---------- Provided entries
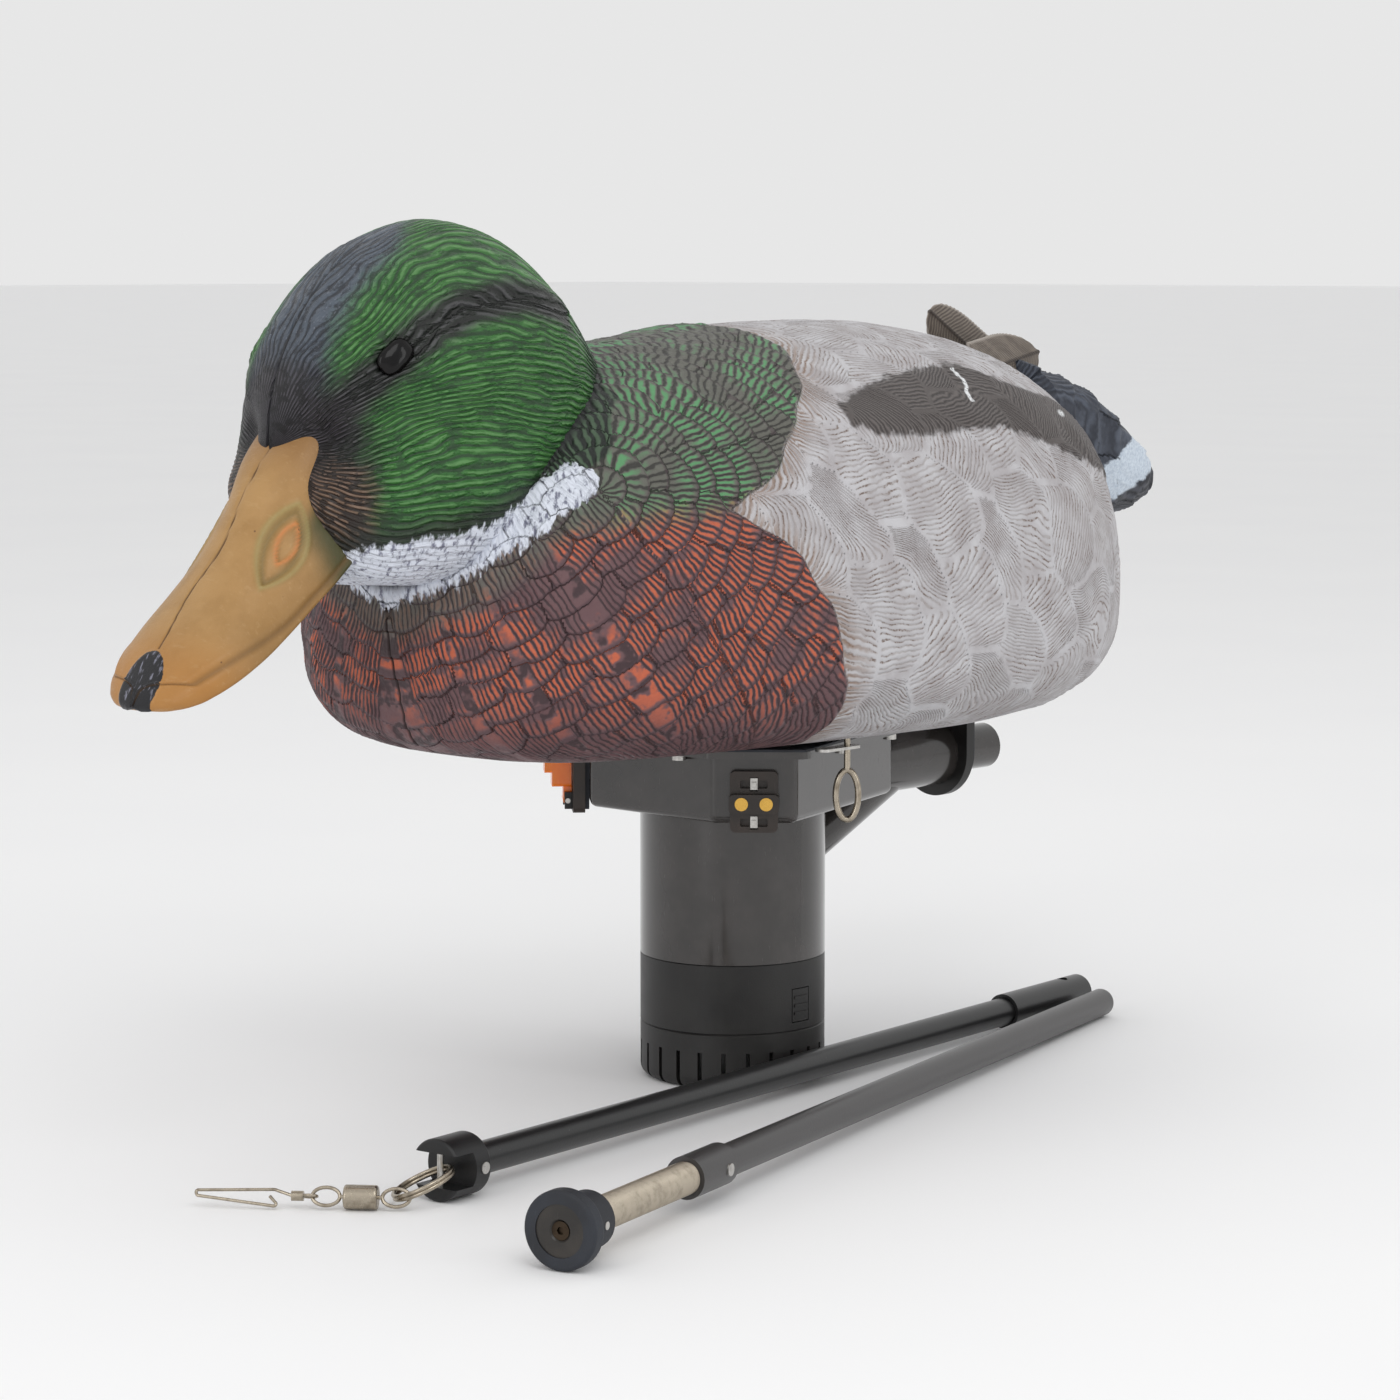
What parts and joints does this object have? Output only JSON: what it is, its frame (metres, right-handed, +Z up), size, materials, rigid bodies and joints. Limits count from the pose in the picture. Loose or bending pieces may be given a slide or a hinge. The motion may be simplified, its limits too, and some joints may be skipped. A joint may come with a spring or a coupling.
{
  "type": "swimming duck decoy",
  "caption": "Hollow moulded drake on a submersible pump whose rear jet drives it, with a strainer foot, charging contacts, a power paddle and a two-part tether pole.",
  "frame": {"origin": "centre of the pump's foot, on the surface that it stands on", "axes": "+Z up, the duck faces -Y with its jet towards +Y, its left side is +X"},
  "size_m": [0.3213, 0.581, 0.3668],
  "materials": {
    "body_paint": "moulded plumage, airbrushed",
    "head_paint": "moulded plumage, airbrushed",
    "housing_plastic": "glossy moulded",
    "pump_plastic": "satin moulded",
    "port_plastic": "satin moulded",
    "orange_plastic": "moulded",
    "black_plastic": "satin moulded",
    "black_rubber": "moulded",
    "steel": "bright",
    "nickel": "nickel plated",
    "spring_steel": "close-wound wire",
    "brass": "turned",
    "pole_black": "satin powder coat",
    "pole_grey": "satin powder coat",
    "magnet_dark": "plated",
    "cell_wrap": "shrink sleeve",
    "board_green": "solder mask",
    "iron": "laminated",
    "bronze": "sintered"
  },
  "bodies": {
    "duck": {"body_shell": "body_paint", "head_shell": "head_paint", "drive_housing": "housing_plastic", "lid_gasket": "black_rubber", "housing_lid": "housing_plastic", "lid_screws": "steel", "hull_gasket": "black_rubber", "flange_screws": "steel", "battery_tray": "black_plastic", "battery_cells": "cell_wrap", "control_board": "board_green", "motor_case": "steel", "motor_bushes": "bronze", "motor_magnets": "iron", "shaft_seal": "black_rubber", "volute_ring": "pump_plastic", "riser_duct": "pump_plastic", "discharge_duct": "housing_plastic", "jet_nozzle": "housing_plastic", "nozzle_bracket": "pump_plastic", "nozzle_washer": "black_rubber", "bracket_screws": "steel", "charge_block": "port_plastic", "charge_contacts": "brass", "charge_clips": "steel", "charge_feed": "black_rubber", "switch_gasket": "black_rubber", "switch_cover": "port_plastic", "power_switch": "black_plastic", "switch_bezel": "black_plastic", "paddle_pin": "steel", "tether_eye": "nickel", "eye_strap": "steel", "eye_nut": "steel"},
    "rotor": {"motor_shaft": "steel", "rotor_core": "iron", "impeller": "black_plastic"},
    "strainer": {"strainer_basket": "pump_plastic"},
    "tab_left": {"release_tab_left": "pump_plastic"},
    "tab_right": {"release_tab_right": "pump_plastic"},
    "paddle": {"power_paddle": "orange_plastic"},
    "pole_a": {"pole_a_tube": "pole_black", "pole_a_ferrule": "pole_black", "pole_a_fork": "black_plastic", "fork_pin": "steel", "pole_a_rivet": "steel"},
    "ring": {"split_ring": "nickel"},
    "ring_eye": {"swivel_ring_eye": "nickel"},
    "barrel": {"swivel_barrel": "nickel"},
    "snap_eye": {"swivel_snap_eye": "nickel"},
    "snap": {"snap_clip": "nickel"},
    "pole_b": {"pole_b_tube": "pole_grey", "pole_b_nose": "pole_grey", "pole_b_sleeve": "pole_grey", "pole_b_rivet": "steel", "pole_b_spring": "spring_steel"},
    "pole_b_tip": {"pole_b_cap": "black_rubber", "cap_pin": "steel", "magnet": "magnet_dark", "magnet_screw": "brass"}
  },
  "joints": [
    {"name": "impeller_spin", "type": "hinge", "parent": "duck", "child": "rotor", "pos_m": [0, 0, 0.04], "axis": [0, 0, 1], "continuous": true},
    {"name": "strainer_release", "type": "slide", "parent": "duck", "child": "strainer", "axis": [0, 0, -1], "range_m": [0, 0.03]},
    {"name": "tab_left_press", "type": "slide", "parent": "duck", "child": "tab_left", "axis": [-1, 0, 0], "range_m": [0, 0.0025], "stiffness_N_per_m": 400},
    {"name": "tab_right_press", "type": "slide", "parent": "duck", "child": "tab_right", "axis": [1, 0, 0], "range_m": [0, 0.0025], "stiffness_N_per_m": 400},
    {"name": "paddle_tilt", "type": "hinge", "parent": "duck", "child": "paddle", "pos_m": [-0.05503, -0.04632, 0.1196], "axis": [0.749, -0.6626, 0], "range_deg": [0, 35]},
    {"name": "pole_a_lift", "type": "slide", "parent": "duck", "child": "pole_a", "axis": [0, 0, 1], "range_m": [0, 0.08]},
    {"name": "ring_swing", "type": "hinge", "parent": "pole_a", "child": "ring", "pos_m": [0.07963, -0.24612, 0.01218], "axis": [-0.0011, 0.0082, 1], "range_deg": [-25, 25]},
    {"name": "ring_eye_swing", "type": "hinge", "parent": "ring", "child": "ring_eye", "pos_m": [0.0802, -0.2664, 0.0049], "axis": [0.96, -0.0503, 0.2756], "range_deg": [-30, 30]},
    {"name": "barrel_spin", "type": "hinge", "parent": "ring_eye", "child": "barrel", "pos_m": [0.06842, -0.27584, 0.0049], "axis": [-0.7804, -0.6253, 0], "continuous": true},
    {"name": "snap_eye_spin", "type": "hinge", "parent": "barrel", "child": "snap_eye", "pos_m": [0.06842, -0.27584, 0.0049], "axis": [-0.7804, -0.6253, 0], "continuous": true},
    {"name": "snap_swing", "type": "hinge", "parent": "snap_eye", "child": "snap", "pos_m": [0.05527, -0.28638, 0.0049], "axis": [0.5743, -0.7167, 0.3957], "range_deg": [-25, 25]},
    {"name": "pole_b_lift", "type": "slide", "parent": "duck", "child": "pole_b", "axis": [0, 0, 1], "range_m": [0, 0.08]},
    {"name": "pole_b_flex", "type": "hinge", "parent": "pole_b", "child": "pole_b_tip", "pos_m": [0.16947, -0.23179, 0.01378], "axis": [-0.9594, -0.2821, 0], "range_deg": [0, 40], "stiffness_Nm_per_rad": 0.6, "deforming": ["pole_b_spring"]}
  ]
}
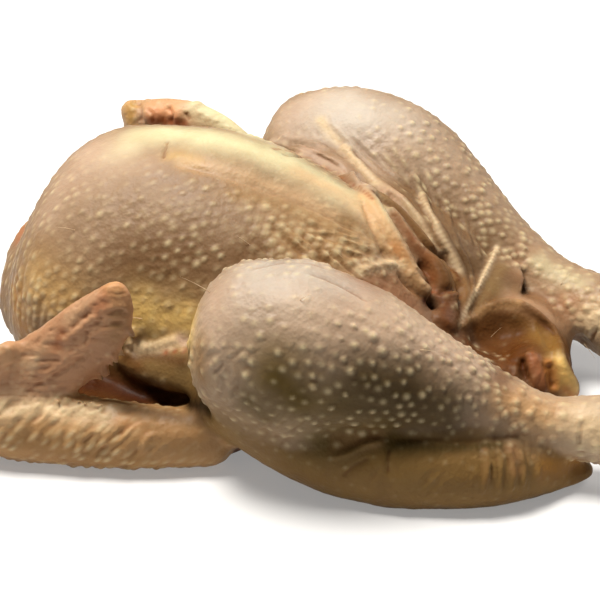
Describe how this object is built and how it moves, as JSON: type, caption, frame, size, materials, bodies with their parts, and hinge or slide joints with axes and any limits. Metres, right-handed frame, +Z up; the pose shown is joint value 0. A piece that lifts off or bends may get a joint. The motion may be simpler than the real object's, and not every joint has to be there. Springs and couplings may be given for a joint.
{
  "type": "boiling hen",
  "caption": "Whole raw boiling hen, plucked and drawn, lying on its back with the breast up, legs back along the body and wings folded at the sides.",
  "frame": {"origin": "on the table, at the middle of the flat that the bird rests on", "axes": "+X from the neck towards the tail, +Y towards the bird's left side (the far side in the picture), +Z up from the table"},
  "size_m": [0.2814, 0.2145, 0.0994],
  "materials": {
    "skin": "moist raw skin"
  },
  "bodies": {
    "root": {"hen": "skin"}
  },
  "joints": []
}
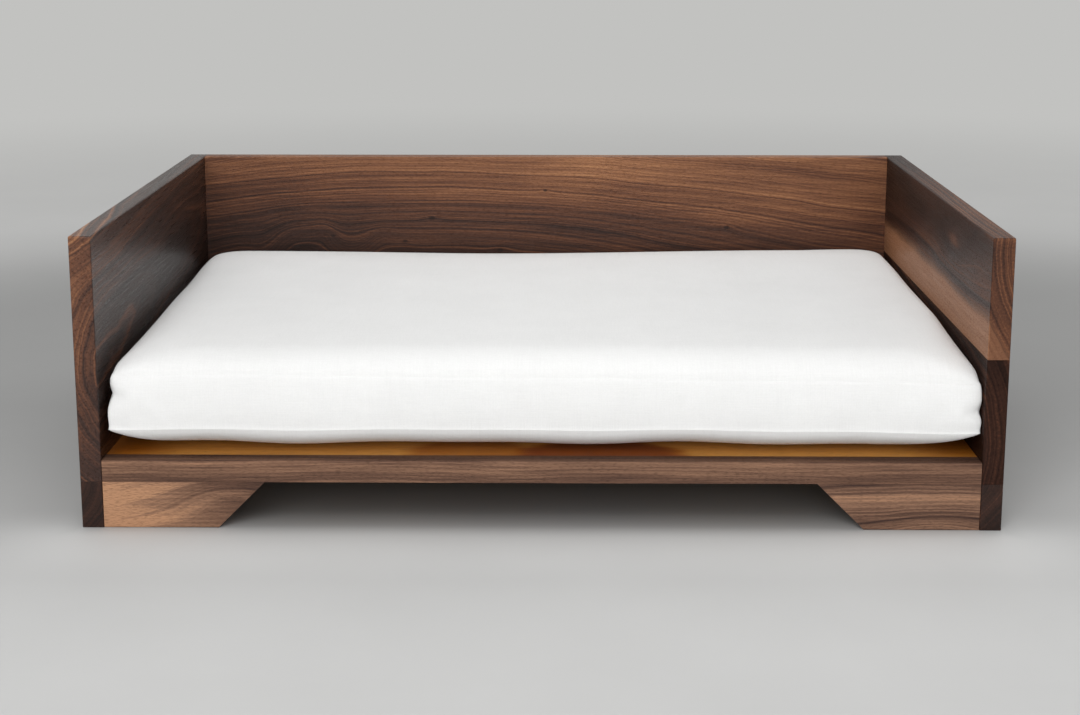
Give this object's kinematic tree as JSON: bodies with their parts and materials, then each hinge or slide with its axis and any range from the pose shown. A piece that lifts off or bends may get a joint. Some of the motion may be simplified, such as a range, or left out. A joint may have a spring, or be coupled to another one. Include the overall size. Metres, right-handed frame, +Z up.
--------------------
Problem description:
Repeat each of the entries above precisely as given.

Completed task:
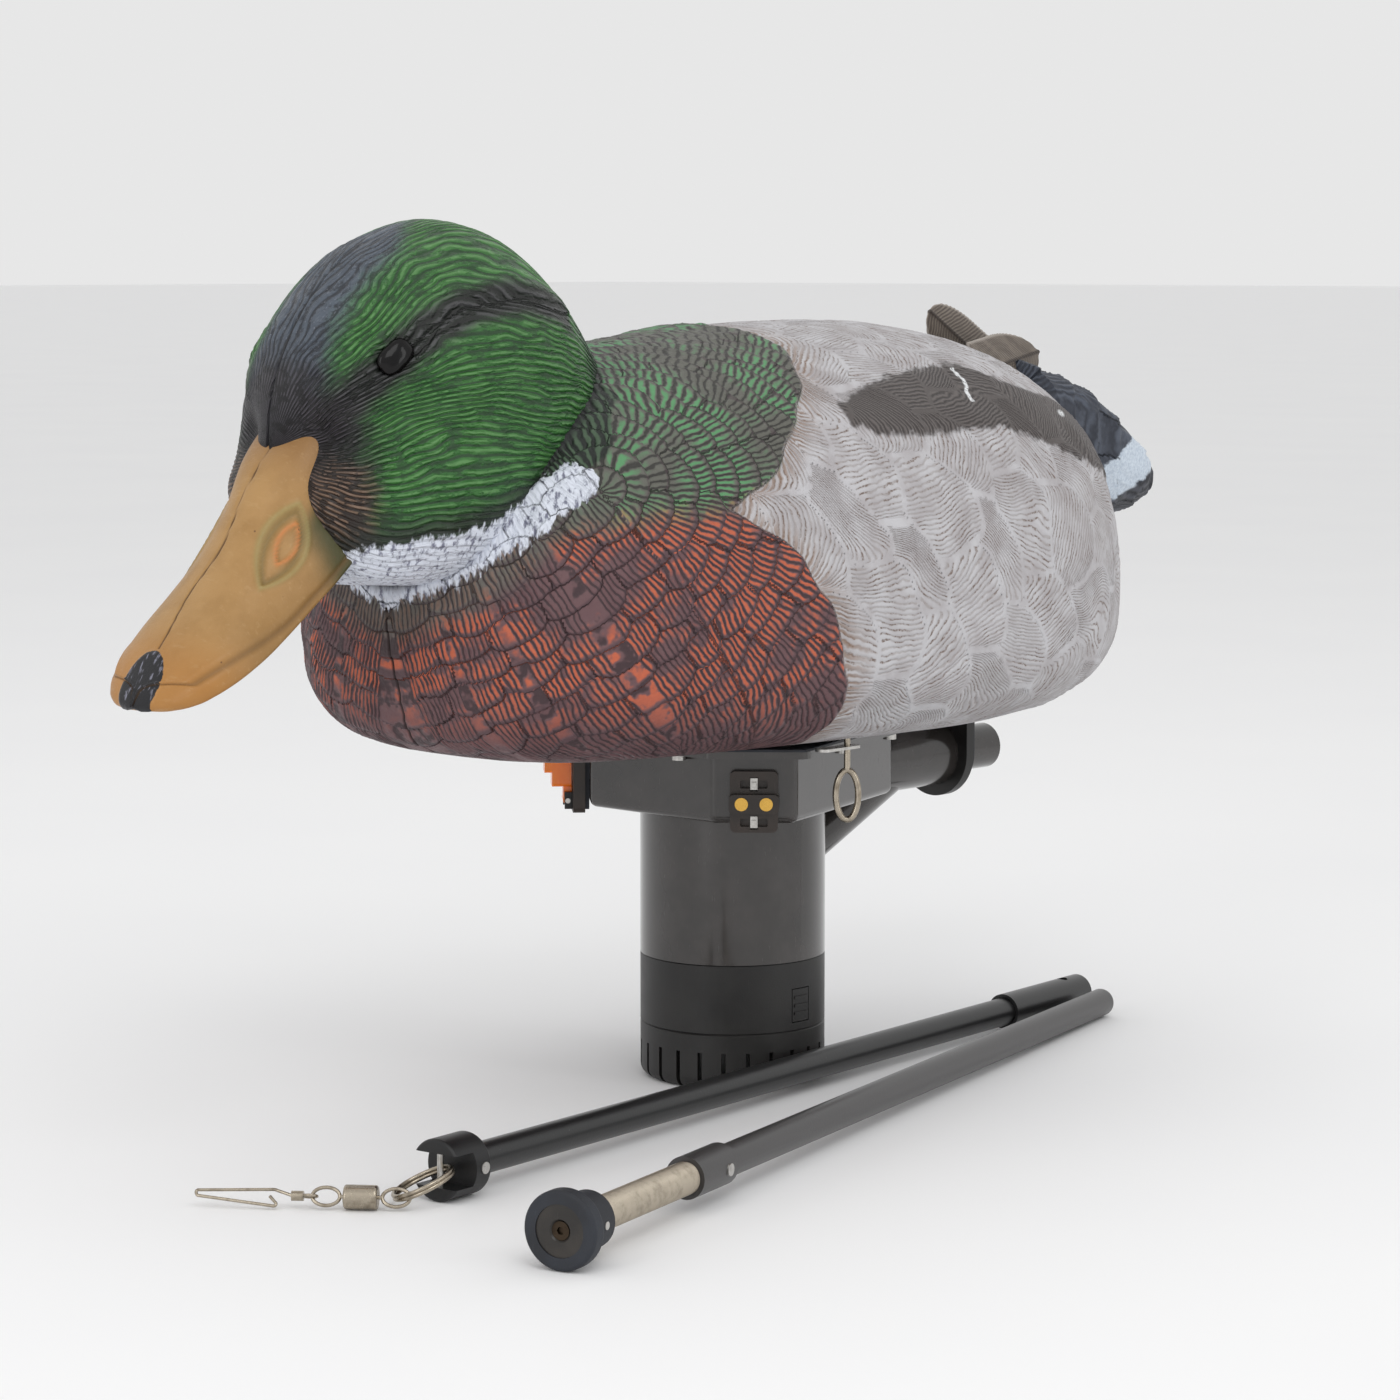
What parts and joints does this object have? Output only JSON: what it is, its frame (metres, right-handed, +Z up), size, materials, rigid bodies and joints. Limits count from the pose in the picture. Loose or bending pieces may be given a slide or a hinge. The motion may be simplified, its limits too, and some joints may be skipped. A joint may come with a spring or a coupling.
{
  "type": "swimming duck decoy",
  "caption": "Hollow moulded drake on a submersible pump whose rear jet drives it, with a strainer foot, charging contacts, a power paddle and a two-part tether pole.",
  "frame": {"origin": "centre of the pump's foot, on the surface that it stands on", "axes": "+Z up, the duck faces -Y with its jet towards +Y, its left side is +X"},
  "size_m": [0.3213, 0.581, 0.3668],
  "materials": {
    "body_paint": "moulded plumage, airbrushed",
    "head_paint": "moulded plumage, airbrushed",
    "housing_plastic": "glossy moulded",
    "pump_plastic": "satin moulded",
    "port_plastic": "satin moulded",
    "orange_plastic": "moulded",
    "black_plastic": "satin moulded",
    "black_rubber": "moulded",
    "steel": "bright",
    "nickel": "nickel plated",
    "spring_steel": "close-wound wire",
    "brass": "turned",
    "pole_black": "satin powder coat",
    "pole_grey": "satin powder coat",
    "magnet_dark": "plated",
    "cell_wrap": "shrink sleeve",
    "board_green": "solder mask",
    "iron": "laminated",
    "bronze": "sintered"
  },
  "bodies": {
    "duck": {"body_shell": "body_paint", "head_shell": "head_paint", "drive_housing": "housing_plastic", "lid_gasket": "black_rubber", "housing_lid": "housing_plastic", "lid_screws": "steel", "hull_gasket": "black_rubber", "flange_screws": "steel", "battery_tray": "black_plastic", "battery_cells": "cell_wrap", "control_board": "board_green", "motor_case": "steel", "motor_bushes": "bronze", "motor_magnets": "iron", "shaft_seal": "black_rubber", "volute_ring": "pump_plastic", "riser_duct": "pump_plastic", "discharge_duct": "housing_plastic", "jet_nozzle": "housing_plastic", "nozzle_bracket": "pump_plastic", "nozzle_washer": "black_rubber", "bracket_screws": "steel", "charge_block": "port_plastic", "charge_contacts": "brass", "charge_clips": "steel", "charge_feed": "black_rubber", "switch_gasket": "black_rubber", "switch_cover": "port_plastic", "power_switch": "black_plastic", "switch_bezel": "black_plastic", "paddle_pin": "steel", "tether_eye": "nickel", "eye_strap": "steel", "eye_nut": "steel"},
    "rotor": {"motor_shaft": "steel", "rotor_core": "iron", "impeller": "black_plastic"},
    "strainer": {"strainer_basket": "pump_plastic"},
    "tab_left": {"release_tab_left": "pump_plastic"},
    "tab_right": {"release_tab_right": "pump_plastic"},
    "paddle": {"power_paddle": "orange_plastic"},
    "pole_a": {"pole_a_tube": "pole_black", "pole_a_ferrule": "pole_black", "pole_a_fork": "black_plastic", "fork_pin": "steel", "pole_a_rivet": "steel"},
    "ring": {"split_ring": "nickel"},
    "ring_eye": {"swivel_ring_eye": "nickel"},
    "barrel": {"swivel_barrel": "nickel"},
    "snap_eye": {"swivel_snap_eye": "nickel"},
    "snap": {"snap_clip": "nickel"},
    "pole_b": {"pole_b_tube": "pole_grey", "pole_b_nose": "pole_grey", "pole_b_sleeve": "pole_grey", "pole_b_rivet": "steel", "pole_b_spring": "spring_steel"},
    "pole_b_tip": {"pole_b_cap": "black_rubber", "cap_pin": "steel", "magnet": "magnet_dark", "magnet_screw": "brass"}
  },
  "joints": [
    {"name": "impeller_spin", "type": "hinge", "parent": "duck", "child": "rotor", "pos_m": [0, 0, 0.04], "axis": [0, 0, 1], "continuous": true},
    {"name": "strainer_release", "type": "slide", "parent": "duck", "child": "strainer", "axis": [0, 0, -1], "range_m": [0, 0.03]},
    {"name": "tab_left_press", "type": "slide", "parent": "duck", "child": "tab_left", "axis": [-1, 0, 0], "range_m": [0, 0.0025], "stiffness_N_per_m": 400},
    {"name": "tab_right_press", "type": "slide", "parent": "duck", "child": "tab_right", "axis": [1, 0, 0], "range_m": [0, 0.0025], "stiffness_N_per_m": 400},
    {"name": "paddle_tilt", "type": "hinge", "parent": "duck", "child": "paddle", "pos_m": [-0.05503, -0.04632, 0.1196], "axis": [0.749, -0.6626, 0], "range_deg": [0, 35]},
    {"name": "pole_a_lift", "type": "slide", "parent": "duck", "child": "pole_a", "axis": [0, 0, 1], "range_m": [0, 0.08]},
    {"name": "ring_swing", "type": "hinge", "parent": "pole_a", "child": "ring", "pos_m": [0.07963, -0.24612, 0.01218], "axis": [-0.0011, 0.0082, 1], "range_deg": [-25, 25]},
    {"name": "ring_eye_swing", "type": "hinge", "parent": "ring", "child": "ring_eye", "pos_m": [0.0802, -0.2664, 0.0049], "axis": [0.96, -0.0503, 0.2756], "range_deg": [-30, 30]},
    {"name": "barrel_spin", "type": "hinge", "parent": "ring_eye", "child": "barrel", "pos_m": [0.06842, -0.27584, 0.0049], "axis": [-0.7804, -0.6253, 0], "continuous": true},
    {"name": "snap_eye_spin", "type": "hinge", "parent": "barrel", "child": "snap_eye", "pos_m": [0.06842, -0.27584, 0.0049], "axis": [-0.7804, -0.6253, 0], "continuous": true},
    {"name": "snap_swing", "type": "hinge", "parent": "snap_eye", "child": "snap", "pos_m": [0.05527, -0.28638, 0.0049], "axis": [0.5743, -0.7167, 0.3957], "range_deg": [-25, 25]},
    {"name": "pole_b_lift", "type": "slide", "parent": "duck", "child": "pole_b", "axis": [0, 0, 1], "range_m": [0, 0.08]},
    {"name": "pole_b_flex", "type": "hinge", "parent": "pole_b", "child": "pole_b_tip", "pos_m": [0.16947, -0.23179, 0.01378], "axis": [-0.9594, -0.2821, 0], "range_deg": [0, 40], "stiffness_Nm_per_rad": 0.6, "deforming": ["pole_b_spring"]}
  ]
}
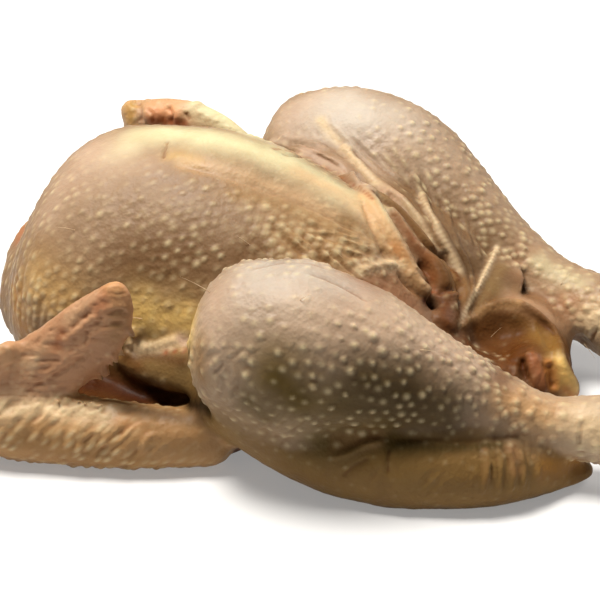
Describe how this object is built and how it moves, as JSON: type, caption, frame, size, materials, bodies with their parts, and hinge or slide joints with axes and any limits. Metres, right-handed frame, +Z up; the pose shown is joint value 0. A piece that lifts off or bends may get a joint. The motion may be simpler than the real object's, and not every joint has to be there. Springs and couplings may be given for a joint.
{
  "type": "boiling hen",
  "caption": "Whole raw boiling hen, plucked and drawn, lying on its back with the breast up, legs back along the body and wings folded at the sides.",
  "frame": {"origin": "on the table, at the middle of the flat that the bird rests on", "axes": "+X from the neck towards the tail, +Y towards the bird's left side (the far side in the picture), +Z up from the table"},
  "size_m": [0.2814, 0.2145, 0.0994],
  "materials": {
    "skin": "moist raw skin"
  },
  "bodies": {
    "root": {"hen": "skin"}
  },
  "joints": []
}
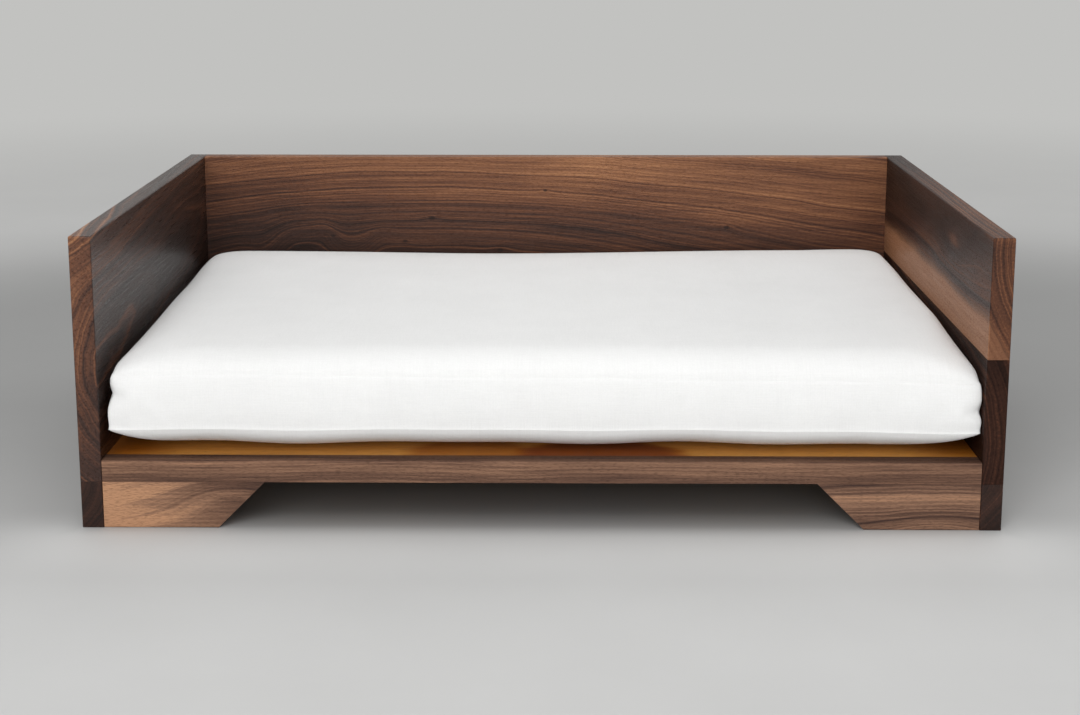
Give this object's kinematic tree as JSON: bodies with their parts and materials, then each hinge or slide with its axis and any range from the pose shown. A piece that lifts off or bends may get a joint. Some of the motion may be simplified, such as a range, or left out. A joint may have a spring, or be coupled to another one. Include the overall size. Metres, right-handed frame, +Z up.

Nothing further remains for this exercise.